Pointer from Mark Thoma. “They” are Mian and Sufi, in House of Debt. Avent argues similarly that student loans should have an equity component.

What these forms of bad debt have in common, in my view, is that they reflect clumsy social engineering. Public policy was based on the idea that getting as many people into home “ownership” with as little money down as possible was a great idea. It was based on the idea of getting as many people into college with student loans as possible.

The problem, therefore, is not that debt contracts are too rigid. The problem is that the social engineers are trying to make too many people into home “owners” and to send too many people to college. Home ownership is meaningful only when people put equity into the homes that they purchase. College is meaningful only if students graduate and do so having learned something (or a least enjoyed the party, but not with taxpayers footing the bill).

As long as we still have these sorts of public policies, monkeying around with the nature of the loan contract is simply doubling down on clumsy social engineering.

6 thoughts on “In Debt to Social Engineering

  1. Why not simply require home buyers to take a short futures position in a Case-Shiller index for their city? I understand this is only possible if there is an index for the city in question, but it seems to be an idea worth exploring further.

    The futures position would hedge against city-wide price risk (unrelated to how the owners improve the house–or fail to do so), leaving only house-specific, idiosyncratic risk. (The latter important to avoid moral hazard problems.)

    • > Why not simply require home buyers to take a short futures position in a Case-Shiller index for their city?

      1. Market distortion. What does this index market look like beforehand, and who is taking the other side of these bets?
      2. Implementation. Government mandate? Or gradual self-adoption by banks as a mortgage requirement? Or?

  2. If the public policy goal of student loans is to increase the education level of the society as a whole, then I don’t see why can’t after a time let student loans be discharged in bankruptcy with the surrender of the underlying credential, as well as sealing the record of it being conferred. Society has gained a more “educated” member, but the former student does not reap the benefits of the credential they defaulted on. The student could, as those who fail to graduate, trade on the knowledge they gained in their college career.

    Now, if the public policy is to increase the number of individuals holding credentials, that seems to me to have a lot of negative impacts on society and few overt positive ones.
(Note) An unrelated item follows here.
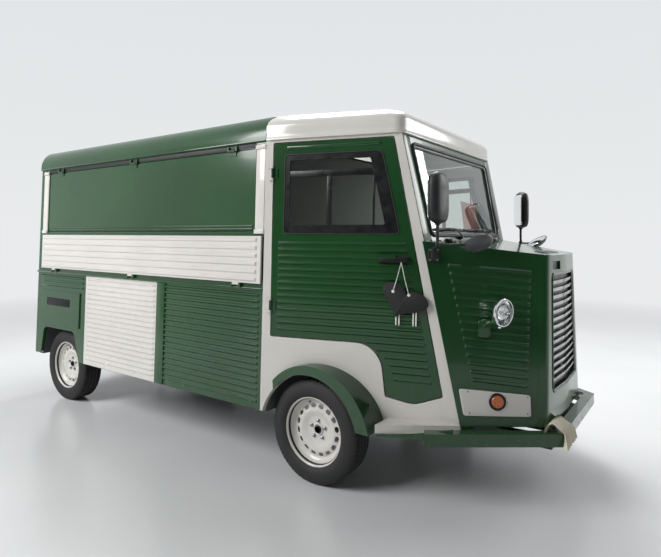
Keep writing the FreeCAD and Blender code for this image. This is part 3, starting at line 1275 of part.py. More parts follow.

  3. It seems like you are referring to a different “the problem” than Sufi and Mian, who seem focused upon the recent recession. From their perspective, while social engineering may produce adverse outcomes, it doesn’t necessarily explain the last decade unless society became MORE engineered. The second derivative discussion is why otherwise valid criticism of GSEs could be largely dismissed as a cause of “The Great Recession.”

Comments are closed.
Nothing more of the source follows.